Felicia watched carefully as the AI powered on the space-jet again to lower the shuttle to a height of few dozen feet and a speed of a few feet per second. On the bottom of the shuttle a Kuznetsov projector came on to cause the landing pad to become magnetic. The ski landing gear had the same polarity as the pad and, like magnetic fields repulsing like fields, the shuttle slowed to a halt a few feet above the pad.

The AI let the skis slowly lose their magnetism and the shuttle settled, rocking ever so slightly as it settled on the pad. Felicia had arrived on the Moon.

She triggered the last part of the landing. The pad began to slowly sink below the Moon’s surface. At thirty feet the pad settled to rest in a recess atop the roof of Luna City.

Felicia lifted the shuttle a couple of feet and floated it aside and into the bay awaiting it. At this the pad began to rise toward its usual place on the surface of the Moon.

A waiting accordion tunnel rolled to nest against the side of the shuttle. When its seal with the shuttle was firm Felicia triggered the shuttle’s airlock door to open into the tunnel. The tunnel was pressurized so now people could exit into Luna City without cycling through the airlock.

Felicia set the shuttle’s power to Rest mode and got up from her seat to open the door into the passenger section. She walked through the section, opened the door to the airlock then the door into the cargo section. There she removed the suitcase that Joseph had stowed for her and a second suitcase that she had stowed the night before.

Setting them on the floor of the air lock she closed the door to the cargo section, opened the door to the accordion tunnel, and pulled them through the airlock and into the tunnel and from there into Luna City proper.

Just inside the city she placed a hand on a plate just inside and said, “Luna City, this is Major Felicia Romero. Please authenticate my identity.”

A few seconds passed then the city’s AI replied, “Major Romero, you have been identified by your voice and handprint. Welcome to Luna City.”

“Thank you, Luna City. I now take command of Luna City. Please send transport robots into the shuttle to unload all the items in the cargo area. Each has labels on them identifying their destination.”

“Complying.”

With that exchange Felicia became the Mayor of the city. She could now begin the job she had been sent down to the city to do.

She took a deep breath and said to herself, “Now, take your time, Felicia. Be here now. Appreciate the Now.”

It was not the first time she’d given herself such a command. As far back as she could remember she’d been a driven person. In lower school, high school, the Air Force Academy, the drive had been unfocused: just get to the end, graduate, usually with the highest honors.

Then the focus had sharpened: to be a pilot, work in the Air Force’s Air Mobility Command, fly everywhere in the world. Always she’d been driven to master yet another aircraft, small, large, special-purpose, whatever. After each milestone she’d given herself permission to ease up, to just enjoy herself.

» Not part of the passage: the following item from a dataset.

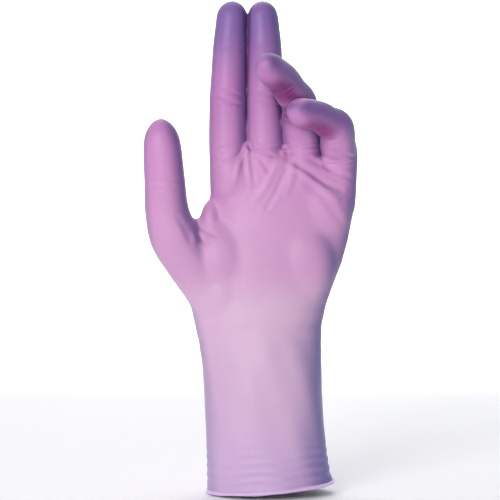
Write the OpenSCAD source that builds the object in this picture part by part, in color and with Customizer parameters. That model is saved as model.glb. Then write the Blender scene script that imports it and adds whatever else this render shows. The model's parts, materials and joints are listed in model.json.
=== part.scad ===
// Long-cuff dipped film glove for a left hand, holding the shape of the hand that wears it.
// The index and middle fingers stand straight up, and the ring and little fingers are half bent
// in front of the palm. The glove is hollow from its mouth to every fingertip.
//
// Frame: origin at the centre of the cuff mouth, +Z up towards the fingertips, palm towards -Y,
// thumb towards -X. Millimetres and degrees.
//
// A dipped glove is one film, so each node is one zone of it. Stalls, palm and cuff keep their
// shape. Folds are the short lengths of film between them, which bend with the joints.

/* [Film] */
// Thickness of the dipped film
film_t = 0.3; // [0.2:0.05:0.8]
// Gap between two zones that turn against each other
zone_gap = 0.3; // [0.2:0.05:0.6]

/* [Cuff] */
// Width of the cuff at its waist
cuff_w = 72; // [58:1:90]
// Depth of the cuff at its waist, from palm side to back
cuff_d = 52; // [40:1:66]
// How much wider than the waist the mouth flares
mouth_flare = 5.5; // [0:0.5:12]
// Height of the cuff from its mouth to the wrist fold
cuff_len = 82; // [60:1:160]
// Diameter of the rolled bead round the mouth
bead_d = 2.4; // [1.6:0.1:4]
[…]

At the same time she’d been working for a Masters in architectural engineering, then for a Specialization in space structural engineering. This had led naturally to becoming an astronaut pilot and transference to the Space Force.

When the national push to put people in space ebbed the mandate to build a Moon base morphed into building a Moon city but with robots rather than humans. Much safer and cheaper, especially when the timeline was stretched to make more strategic use of the increasingly limited money the government was willing to spend.

Finally the Moon city project was taken over by a multibillion-dollar conglomerate of some of Earth’s biggest hotel chains. Under it the City was completed.

Now Felicia had a two-part job. Live in the city, enjoy all its amenities, and make notes of improvements to be made. Manage the city, exercise all management functions, and make notes of improvements to be made there.

“And most importantly,” she told herself yet again, “to SLOW DOWN and enjoy yourself.”

Felicia saluted, replied, “Yes, MA’AM!”

Deliberately, taking her time, Felicia began to walk. Looking around, she switched on her HelpMate to record her thoughts. She’d named the Mate after a childhood friend, Constance Khan.

“Connie. This corridor could use some artwork. These walls are BO-O-Oring.”